Electrical characterization of quantum dots

Measurements of the multi-electron quantum dots defined in the charge sensor are performed in a Leiden cryogenic dilution refrigerator with a mixing chamber base temperature T_MC = 50 mK⁴⁰. The devices are tuned systematically with the following procedure. We sweep all gate voltages (V_SDRAcc, V_SDRB, V_P, V_SDLB, and V_SDLAcc) from 0 V towards more positive bias, until a source-drain current I_SD of ≈1 nA is measured, indicating that a conductive channel has formed in the device. We then reduce the barrier voltages to find the pinch-off voltages for each barrier. Subsequently, we measure I_SD as a function of V_SDLB and V_SDRB and from this 2D map we find a set of gate voltage parameters so that Coulomb blockade peaks are visible. We then fix the barrier voltages and sweep V_P to count how many clearly defined Coulomb peaks are observed before onset of a background current. The quantum dot is tuned to show at least 9 Coulomb peaks, so that noise spectra may be fitted as in Fig. 2d with meaningful error bars. If we see less than 9 Coulomb peaks we readjust the accumulation gate voltages V_SDRAcc, and V_SDLAcc, and repeat the 2D scan of V_SDLB against V_SDRB. In one case (device 2 of heterostructure A), we tuned device to show past 5 Coulomb peaks and still performed the fit of the charge noise spectra similar to the one shown in Fig. 2d. Further details on the extraction of the lever arms and operation gate voltages of the devices are provided in Supplementary Figs 4 and 5. We estimate an electron temperature of 190 mK by fitting Coulomb blockade peaks (see Supplementary Fig. 2 in ref. ³²) measured on quantum dot devices.
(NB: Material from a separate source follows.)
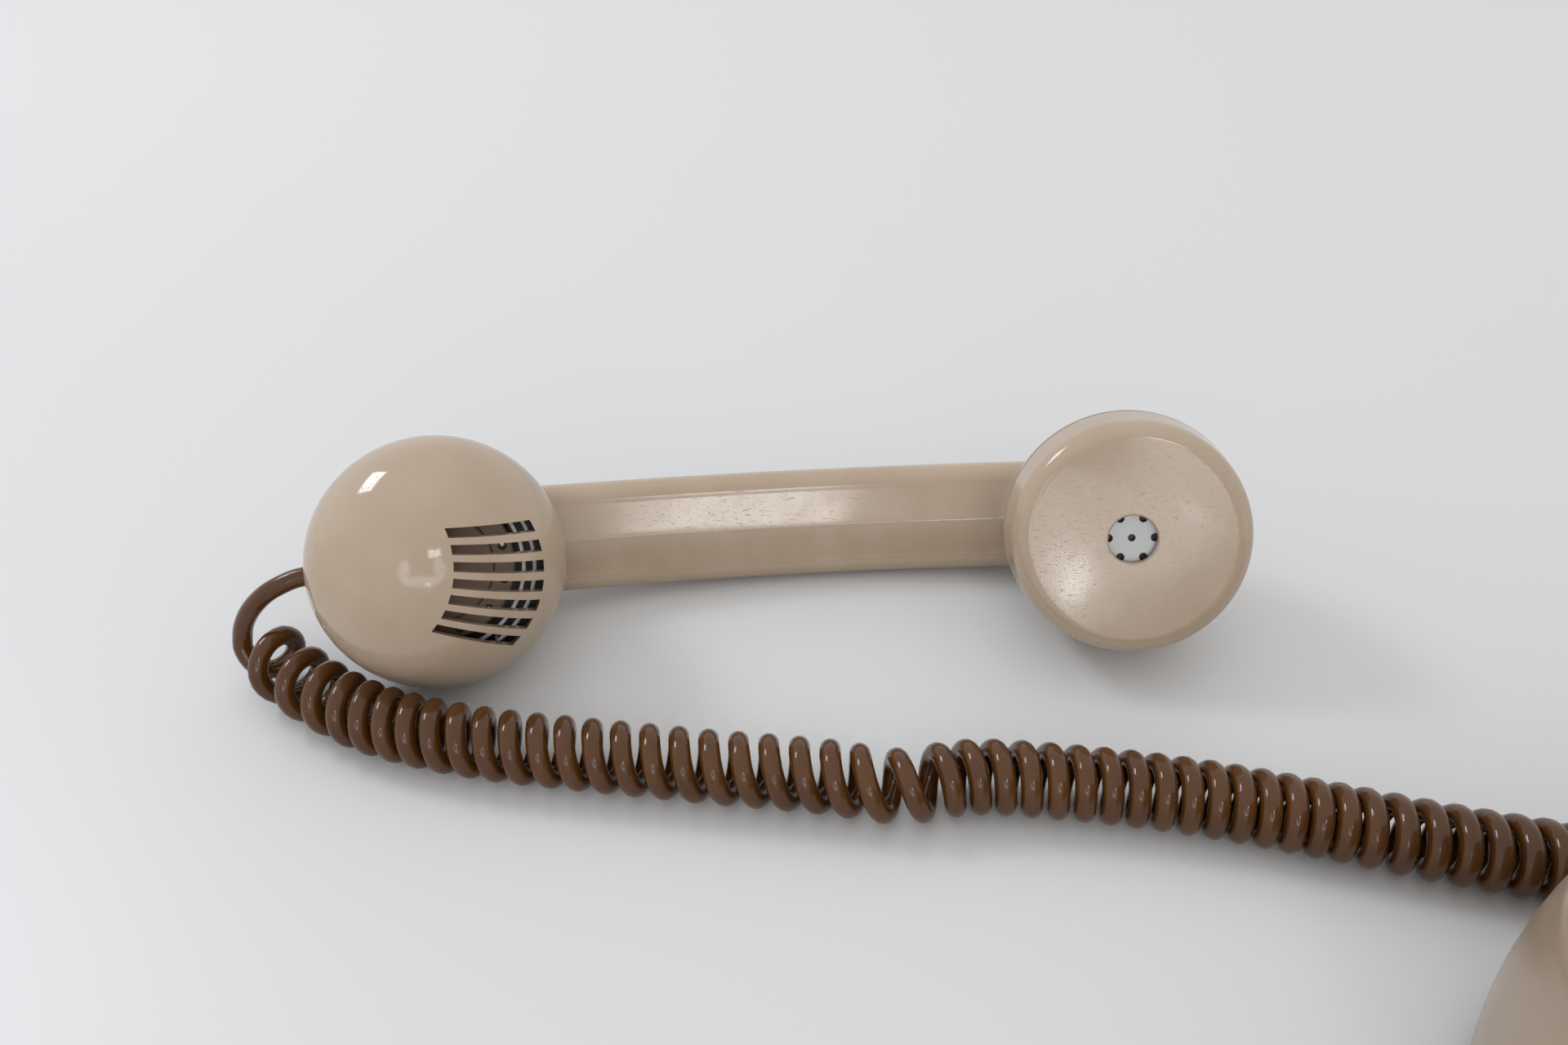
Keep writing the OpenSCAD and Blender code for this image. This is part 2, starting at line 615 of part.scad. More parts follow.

For heterostructure A we apply a source drain bias of 100 μV (1 device) or 150 μV (3 devices) across the quantum dot, finite gate voltages across the operation gates of the dot, and finite gate voltages across the screening gates. We measure the current I_SD and the current noise spectrum S_I on the left side of the Coulomb peak where ∣dI/dV_P∣ is largest. We use a sampling rate of 1 kHz for 1 min using a Keithley DMM6500 multimeter. The spectra are then divided into 10 segments of equal length and we use a Fourier transform to convert from time-domain to frequency-domain for a frequency range of 167 mHz–500 Hz. We set the upper limit of the frequency spectra at 10 Hz, to avoid influences from a broad peak at around 150 Hz coming from the setup (Supplementary Fig. 3). A peak in the power spectral density at 9 Hz is removed from the analysis since it is an artifact of the pre-amplifier. To convert the current noise spectrum to a charge noise spectrum, we use the formula²⁰

$${S}_{\epsilon }=\frac{{a}^{2}{S}_{I}}{|dI/d{V}_{P}{|}^{2}}$$

(3)

where a is the lever arm and ∣dI/dV_P∣ is the slope of the Coulomb peak at the plunger voltage used to acquire the time trace.

The charge noise measurements conditions have been slightly modified from sample A to sample B, C to extend the probed frequency range from 100 μHz to 10 μHz. For heterostructures B and C we apply a source drain bias of 150 μV across the quantum dot, finite gate voltages across the operation gates of the quantum dot, and we apply 0 V to all other gates. We measure the current I_SD and the current noise spectrum S_I on the left side of the Coulomb peak where ∣dI/dV_P∣ is largest. We use a sampling rate of 1 kHz for 10 min using a Keithley DMM6500 multimeter. The spectra are then divided into 15 segments of equal length and we use a Fourier transform to convert from time-domain to frequency-domain for a frequency range of 25 mHz–500 Hz. We set the upper limit of the frequency spectra at 10 Hz, to avoid influences from a broad peak at around 150 Hz coming from the setup. We use Eq. (3) to convert the current noise spectrum to a charge noise spectrum.

(Scanning) Transmission Electron Microscopy

For structural characterization with (S)TEM, we prepared cross-sections of the quantum well heterostructures by using a Focused Ion Beam (Helios 600 dual beam microscope). Atomically resolved HAADF STEM data was acquired in a probe corrected TITAN microscope operated at 300 kV. Quantitative EELS was carried out in a TECNAI F20 microscope operated at 200 kV with approximately 2 eV energy resolution and 1 eV energy dispersion. Principal Component Analysis (PCA) was applied to the spectrum images to enhance S/N ratio.